Though not much of a reader, for she deems reading work, the Queen finds obligated to select a book or she might give the impression that Mr. Hutchings’ selection is deficient in quantity and quality. Out of politeness and duty she picks a book. Acquaintance with Norman Seakins, a young lady working in the kitchens, who later advises her as to what to read and never hesitates to say when he thinks she is not ready for a book, sets Her Majesty on a reading of excessive indulgence. The meeting is one that illuminates a serendipitous moment in life that opens one’s mind to refreshing whims.

So one book leads to another, and soon the days aren’t long enough for the reading she wants to do. Though reading absorbs her, what Her Majesty has not expected is the degree to which it drains her of enthusiasm for anything else. Her personal secretary certainly frowns upon this new literary obsession that has rendered his employer negligent in state duties. Aspired to make the monarch more accessible, he opposes to any disposition that might detract from the honor of the Queen’s public image and thus jeopardize the royal family; he blames Norman for abetting in the Queen’s sudden pull for books. In collusion with the prime minister’s adviser, he stages the removal of Norman from Buckingham Palace.

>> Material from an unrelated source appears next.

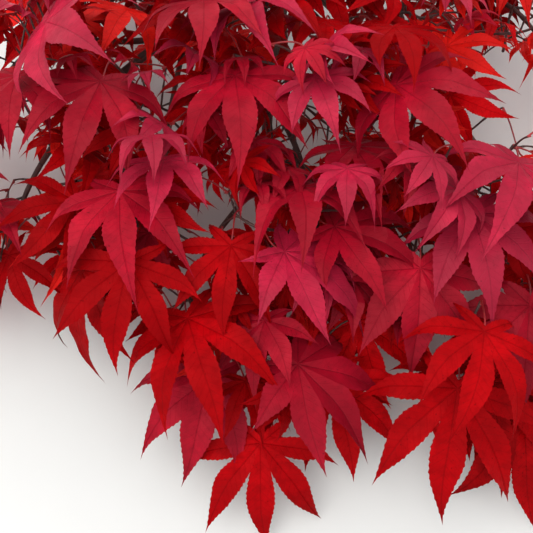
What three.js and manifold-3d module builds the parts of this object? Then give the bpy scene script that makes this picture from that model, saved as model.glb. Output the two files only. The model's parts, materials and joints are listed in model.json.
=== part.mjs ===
// A leafy branch of a red Japanese maple, cut from its tree and laid on its back.
//
// Millimetres. The branch is grown in the frame it hung in: x across, y up the
// tree, z outward to whoever looks at it. A turned group then lays it down on
// the floor, +Z up, with the origin under the middle of its outer box.
//
// One long bough carries two side boughs. Short limbs leave the three of them,
// and each limb or bough ends in one mass of foliage: a stem, its side shoots,
// and leaves in pairs on thin stalks, each hung from a hub with seven lobes.

import * as THREE from "three";
import { mergeVertices } from "three/addons/utils/BufferGeometryUtils.js";
import Module from "manifold-3d";

const wasm = await Module();
wasm.setup();

// Driving dimensions

const LIE_TILT = 20 * (Math.PI / 180); // how far the hung face leans back as it lies
const FLOOR_DROP = 72; // from the middle of the hung face down to the floor
const SIGHT = 520; // distance at which the front leaves were sighted
const GAP = 0.3; // free gap between one solid and the next
const FLOOR_GAP = 1.5; // the least height of foliage over the floor as it grows

// How much fatter than itself a shape is taken to be, to find out what it would touch
const SPARE = 0.4;
const WIDE_SPARE = 0.5;
const LIMB_SPARE = 1;

const CUT_END = [34, 368, -178]; // middle of the cut face
const CUT_RADIUS = 8.5;
const BOUGH_TIP = 2.0; // radius of a side bough where its mass begins
const LIMB_TIP = 1.8; // radius of a limb where its mass begins

const STEM_TIP = 1.3; // radii of the wood inside a mass
const SHOOT_ROOT = 1.0;
const SHOOT_TIP = 0.85;
const STALK_ROOT = 0.4;
const STALK_RADIUS = 0.65;
const STALK_STEPS = 1;

const NODE_STEP = 36; // along a stem, from one pair of shoots to the next
const SHOOT_LENGTH = 52;
const STALK_LENGTH = 30;
const LEAF_LENGTH = 66; // hub to the tip of the middle lobe
const HUB_HALF = 1.1; // half the thickness of a blade at its hub
const BLADE_DROOP = 0.13; // how far the lobe tips bend back, in leaf lengths
const TRIES = 11; // positions tried before a leaf is left out
const SHIFTS = [0, 5, -5, 10, -10, 15, -15, 20, -20, 26, -26, 32]; // in or out, for a front leaf

// Lobes of the blade from left to right: angle off the heading in degrees,
// length, and whether the lobe widens halfway along.
const LOBES = [
  { turn: -128, reach: 0.42, wide: false },
  { turn: -82, reach: 0.74, wide: false },
  { turn: -40, reach: 0.94, wide: true },
  { turn: 0, reach: 1.0, wide: true },
  { turn: 40, reach: 0.94, wide: true },
  { turn: 82, reach: 0.74, wide: false },
  { turn: 128, reach: 0.42, wide: false },
];
const NOTCHES = [0.23, 0.33, 0.36, 0.36, 0.33, 0.23]; // between one lobe and the next
const PLAIN_NOTCH = 0.04; // a plain outline is this much shallower
const LOBE_HALF_WIDTH = 0.15;
const LOBE_WIDEST = 0.52;
const SINUS = 0.07; // where the stalk meets the blade, behind the hub

// The side boughs: where each leaves the long bough, its tip and its root size.
const SIDE_BOUGHS = [
  { name: "left_bough", at: 0.3, tip: [-162, 74, -34], root: 5.4 },
  { name: "right_bough", at: 0.37, tip: [164, 66, -34], root: 5.2 },
];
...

Irresistibly funny and filled with sly humor, Alan Bennett’s cleverly crafted “The Uncommon Reader” delivers an intimate picture of the Queen’s journey to her self, which has been inevitably done away by her unusual position. In this novella, she is very much that same woman: not remotely intellectual, but inquisitive and intelligent and quite impatient with overly long-winded or self-indulgent writers. Bennett remarks that “she has to seem like a human being all the time, but she seldom has to be one.” So over the course of her transformation reading has humanized her. She begins to come round to the minute distinctions that Jane Austen delights in, distinctions which her unique royal position makes it difficult for her to grasp, because they seem less consequence to her. It’s only as Her Majesty gains in understanding of both literature and human nature that they take on individuality and charm. But whether it is Austen or Johnson or feminism, nothing can be compared with the gulf, which she ruefully regrets, that separates her from the rest of humanity.

Beside the Queen’s lesson that one never knows what is going to happen next, Bennett’s musings on melancholy and moral ambivalence have produced a fairy-like novel that unfolds into a witty meditation on the subversive pleasures of reading. the glimpse to the lament of old age and some thoughts on a life wasted owing to fulfilling duties. Even more alarmingly, she finds that reading has softened her up—makes her aware of her own emotions and more sympathetic to others. The dynamics in the story of a ruler’s conversion to reader is reminiscent of how one must read these sorts of witticisms often. It keeps things in perspective.